Earlier this month, Nature published an article by Ambroise Wonkam, M.D., Ph.D., a professor at the University of Cape Town and head of the African Society of Human Genetics. In the article, he outlines a proposal to set up a new sequencing project that aims to sequence 3 million genomes across Africa.
“Less than 2% of human genomes analyzed so far have been those of African people, despite the fact that Africa, where humans originated, contains more genetic diversity than any other continent,” he writes.
“The current lack of diversity in the global genomic resource really underscores the need for a project like this,” says Zané Lombard, Ph.D., an associate professor of human genetics at the University of the Witwatersrand.
Lombard and colleagues recently showed that high-depth sequencing of African genomes even on a small scale (they sequenced 426 individuals) can reveal a huge amount of previously unknown genetic variation – in their study alone they discovered 3 million new variants.
“We also show that we are not yet reaching a plateau in new discoveries, and therefore can learn much more by increasing the number of African genomes available in the global resource,” she adds.
Three million genomes is an ambitious goal, most genome projects to date have focused on sequencing thousands of people – such as the UK’s 100,000 genomes project. However, advances in next generation sequencing that have increased speed while also decreasing costs make it more achievable than it was 20 years ago.
“As I understand, Professor Wonkam has done some calculations, based on the number of ethnolinguistic groups in Africa versus the number represented in current public genomic datasets, to arrive at the number of 3 million genomes,” says Lombard.
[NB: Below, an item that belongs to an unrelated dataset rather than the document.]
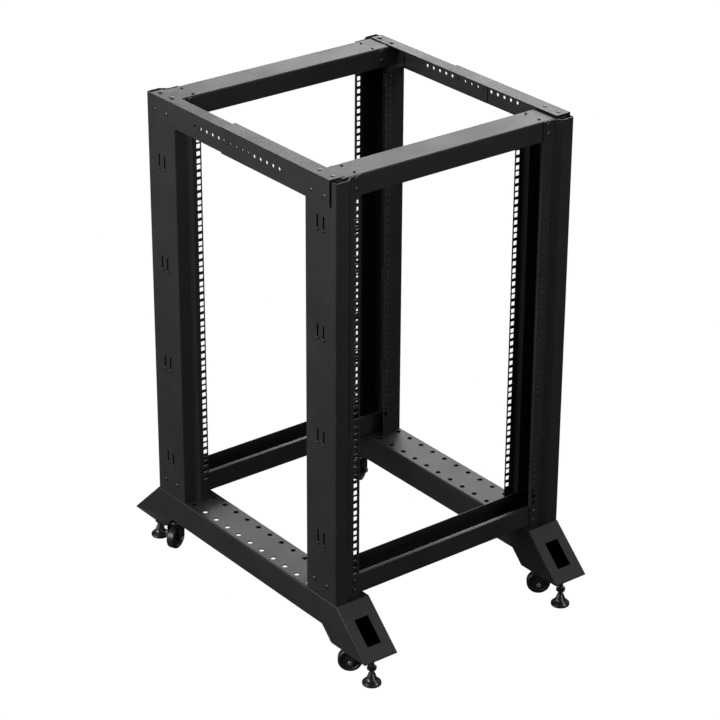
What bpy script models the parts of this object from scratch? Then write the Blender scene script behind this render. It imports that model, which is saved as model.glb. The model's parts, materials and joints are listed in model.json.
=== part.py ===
"""Open-frame equipment rack, 19 inch, 18 units, on casters and levelling feet.

Front is -Y, width runs along X, height along Z, and the floor is Z zero.
The origin lies on the floor under the middle of the frame.
"""

import math

import bmesh
import bpy
from mathutils import Vector

# Rack mounting pattern
RACK_UNIT = 0.04445
RACK_UNITS = 18
HOLES_PER_UNIT = 3
HOLE_STEP = 0.015875
HOLE_FIRST = 0.00635
SQUARE_HOLE = 0.0095

# Frame sizes
FRAME_WIDTH = 0.579
FRAME_DEPTH = 0.619
CLEARANCE = 0.0003
OVERRUN = 0.004

# Post section
POST_SHEET = 0.002
POST_WEB = 0.0959
POST_BEND = 0.003
POST_BEND_STEPS = 3

# Outer flange of a post, whose strip steps back and ends in a lip
OUTER_FLANGE = 0.0663
OUTER_PLAIN = 0.0295
OUTER_JOGGLE_RUN = 0.0135
OUTER_RECESS = 0.0115
OUTER_LIP = 0.006
OUTER_COLUMN_INSET = 0.00935

# Inner flange of a post, whose strip steps out toward the middle of the rack
INNER_FLANGE = 0.0555
INNER_PLAIN = 0.0268
INNER_JOGGLE_RUN = 0.0070
INNER_RISE = 0.0103
INNER_COLUMN_INSET = 0.0068

# Slots in the post webs, in pairs, whose first pair lies some units below the top
SLOT_LENGTH = 0.026
SLOT_WIDTH = 0.0048
SLOT_SPACING = 0.019
SLOT_PAIRS = 4
SLOT_PAIR_UNITS = 5
SLOT_FIRST_UNITS = {
    "front_left": 1,
    "front_right": 2,
    "rear_left": 2,
    "rear_right": 1,
}

# Top rails, each of two telescoping angles
RAIL_SHEET = 0.0017
RAIL_FRONT_FLANGE = 0.0352
RAIL_REAR_FLANGE = 0.0287
RAIL_FRONT_WEB = 0.0545
RAIL_REAR_WEB = 0.0515
RAIL_END_SETBACK = 0.0155
RAIL_FRONT_REACH = 0.049
RAIL_REAR_REACH = 0.050
RAIL_HOLE_STEP = 0.020
RAIL_HOLE_RADIUS = 0.0036
RAIL_HOLE_SIDES = 8
RAIL_HOLE_DROP = 0.0264
RAIL_HOLE_LAST = 7

# Cross beams
BEAM_SHEET = 0.002
BEAM_WIDTH = 0.0656
BEAM_END_GAP = 0.0030
BEAM_TOP_HEIGHT = 0.0418
BEAM_BOTTOM_HEIGHT = 0.0440
BEAM_BEND = 0.003
BEAM_BEND_STEPS = 3
NOTCH_MARGIN = 0.0027

# Base rails with a sloping foot at each end
BASE_SHEET = 0.0025
BASE_WIDTH = 0.0810
BASE_HEIGHT = 0.0598
BASE_TOP_MARGIN = 0.0020
FOOT_DROP = 0.0890
FOOT_REACH = 0.0915
FOOT_TIP_EDGE = 0.0025
FOOT_LENGTH = 0.1091
FOOT_SLOPE_RUN = 0.0300
FOOT_PLATE_SHEET = 0.003
BASE_HOLE_RADIUS = 0.0058
BASE_HOLE_SIDES = 8
BASE_HOLE_STEP = 0.0401
BASE_HOLE_LAST = 5
BASE_HOLE_SPREAD = 0.0502
WINDOW_WIDTH = 0.034
WINDOW_LENGTH = 0.0600
WINDOW_DISTANCE = 0.0365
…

In order for such a project to work, a large degree of collaboration between different African countries will be needed. The Human Heredity and Health in Africa (H3Africa) consortium was set up in 2010 to study the genomics and medical genetics of the African people. It has already started the groundwork of building such a network and indeed Lombard’s recent work sequencing African genomes on a small scale was a direct result of her work as a principal investigator for H3Africa.
Ananyo Choudhury, Ph.D., is a senior researcher at the Sydney Brenner Institute for Molecular Bioscience, also based at the University of the Witwatersrand. He was first author on the recent Nature paper that was co-authored by Lombard.
“This is definitely a very ambitious project and securing funding worth hundreds of millions of dollars would be first and perhaps the most difficult challenge,” he suggests.
“Although we are gradually developing the capacity to do cutting-edge genomic research in the continent, the scale of the proposed study is unprecedented. Therefore, setting up of computational infrastructure for efficient storage and processing of a genomic dataset of this size as well as finding a critical mass of people with the necessary computational and analytic skills would also be major challenge.”